**Material provided**.

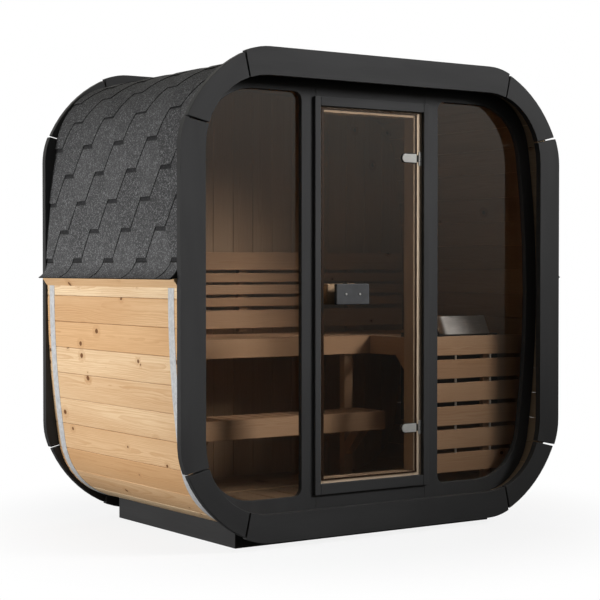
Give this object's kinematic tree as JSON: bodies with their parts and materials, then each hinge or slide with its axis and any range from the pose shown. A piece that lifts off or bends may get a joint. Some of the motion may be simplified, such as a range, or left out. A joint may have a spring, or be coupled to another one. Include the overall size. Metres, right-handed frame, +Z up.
{
  "type": "cube sauna",
  "caption": "Square outdoor sauna cabin with bulging stave walls, shingled upper half, glazed front wall, hinged glass door, benches and a guarded heater.",
  "frame": {"origin": "centre of the footprint at ground level", "axes": "+X to the right seen from the front, +Y from the front wall to the back wall, +Z up"},
  "size_m": [2.136, 1.264, 2.092],
  "materials": {
    "grey_paint": "dark grey opaque stain on planed boards",
    "spruce": "planed spruce staves with knots",
    "warm_timber": "planed warm-toned timber",
    "tinted_glass": "clear, slightly bronze toughened glass",
    "shingle": "charcoal bitumen shingle with mineral granules",
    "galvanised_steel": "light galvanised strip",
    "satin_steel": "satin",
    "brushed_steel": "brushed sheet",
    "dark_metal": "black heat-proof enamel"
  },
  "bodies": {
    "cabin": {"plinth_sides": "grey_paint", "plinth_ends": "grey_paint", "shell_floor": "spruce", "shell_left": "spruce", "shell_right": "spruce", "shell_roof": "spruce", "shell_corners_lower": "spruce", "shell_corners_upper": "spruce", "back_wall": "spruce", "front_wall_left": "grey_paint", "front_wall_right": "grey_paint", "front_wall_head": "grey_paint", "front_wall_sill": "grey_paint", "window_left_glass": "tinted_glass", "window_right_glass": "tinted_glass", "door_jambs": "grey_paint", "door_head": "grey_paint", "door_threshold": "grey_paint", "front_fascia_boards": "grey_paint", "front_fascia_corners": "grey_paint", "rear_fascia_boards": "grey_paint", "rear_fascia_corners": "grey_paint", "roof_shingles": "shingle", "drip_battens": "spruce", "drip_edges": "shingle", "steel_band_front": "galvanised_steel", "steel_band_rear": "galvanised_steel", "upper_bench": "warm_timber", "lower_bench": "warm_timber", "bench_posts": "warm_timber", "bench_braces": "warm_timber", "backrest_boards": "warm_timber", "backrest_battens": "warm_timber", "heater_body": "dark_metal", "heater_collar": "brushed_steel", "heater_guard": "warm_timber", "guard_posts": "warm_timber", "guard_rail": "warm_timber", "hinge_plates": "satin_steel"},
    "door": {"door_glass": "tinted_glass", "hinge_clamps": "satin_steel", "handle_outer": "grey_paint", "handle_inner": "warm_timber", "handle_screws": "satin_steel"}
  },
  "joints": [
    {"name": "door_hinge", "type": "hinge", "parent": "cabin", "child": "door", "pos_m": [0.251, -0.541, 1.062], "axis": [0, 0, 1], "range_deg": [0, 100]}
  ]
}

**Set problem**. Output all of the material, please, exactly as it stands.

**Finished task**.
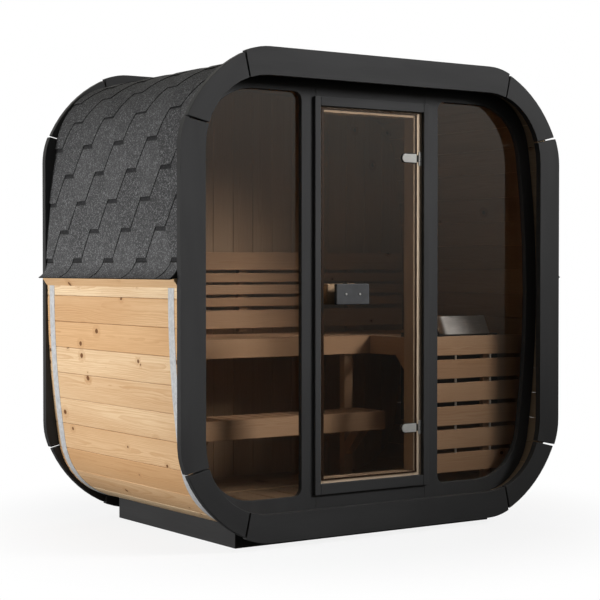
Give this object's kinematic tree as JSON: bodies with their parts and materials, then each hinge or slide with its axis and any range from the pose shown. A piece that lifts off or bends may get a joint. Some of the motion may be simplified, such as a range, or left out. A joint may have a spring, or be coupled to another one. Include the overall size. Metres, right-handed frame, +Z up.
{
  "type": "cube sauna",
  "caption": "Square outdoor sauna cabin with bulging stave walls, shingled upper half, glazed front wall, hinged glass door, benches and a guarded heater.",
  "frame": {"origin": "centre of the footprint at ground level", "axes": "+X to the right seen from the front, +Y from the front wall to the back wall, +Z up"},
  "size_m": [2.136, 1.264, 2.092],
  "materials": {
    "grey_paint": "dark grey opaque stain on planed boards",
    "spruce": "planed spruce staves with knots",
    "warm_timber": "planed warm-toned timber",
    "tinted_glass": "clear, slightly bronze toughened glass",
    "shingle": "charcoal bitumen shingle with mineral granules",
    "galvanised_steel": "light galvanised strip",
    "satin_steel": "satin",
    "brushed_steel": "brushed sheet",
    "dark_metal": "black heat-proof enamel"
  },
  "bodies": {
    "cabin": {"plinth_sides": "grey_paint", "plinth_ends": "grey_paint", "shell_floor": "spruce", "shell_left": "spruce", "shell_right": "spruce", "shell_roof": "spruce", "shell_corners_lower": "spruce", "shell_corners_upper": "spruce", "back_wall": "spruce", "front_wall_left": "grey_paint", "front_wall_right": "grey_paint", "front_wall_head": "grey_paint", "front_wall_sill": "grey_paint", "window_left_glass": "tinted_glass", "window_right_glass": "tinted_glass", "door_jambs": "grey_paint", "door_head": "grey_paint", "door_threshold": "grey_paint", "front_fascia_boards": "grey_paint", "front_fascia_corners": "grey_paint", "rear_fascia_boards": "grey_paint", "rear_fascia_corners": "grey_paint", "roof_shingles": "shingle", "drip_battens": "spruce", "drip_edges": "shingle", "steel_band_front": "galvanised_steel", "steel_band_rear": "galvanised_steel", "upper_bench": "warm_timber", "lower_bench": "warm_timber", "bench_posts": "warm_timber", "bench_braces": "warm_timber", "backrest_boards": "warm_timber", "backrest_battens": "warm_timber", "heater_body": "dark_metal", "heater_collar": "brushed_steel", "heater_guard": "warm_timber", "guard_posts": "warm_timber", "guard_rail": "warm_timber", "hinge_plates": "satin_steel"},
    "door": {"door_glass": "tinted_glass", "hinge_clamps": "satin_steel", "handle_outer": "grey_paint", "handle_inner": "warm_timber", "handle_screws": "satin_steel"}
  },
  "joints": [
    {"name": "door_hinge", "type": "hinge", "parent": "cabin", "child": "door", "pos_m": [0.251, -0.541, 1.062], "axis": [0, 0, 1], "range_deg": [0, 100]}
  ]
}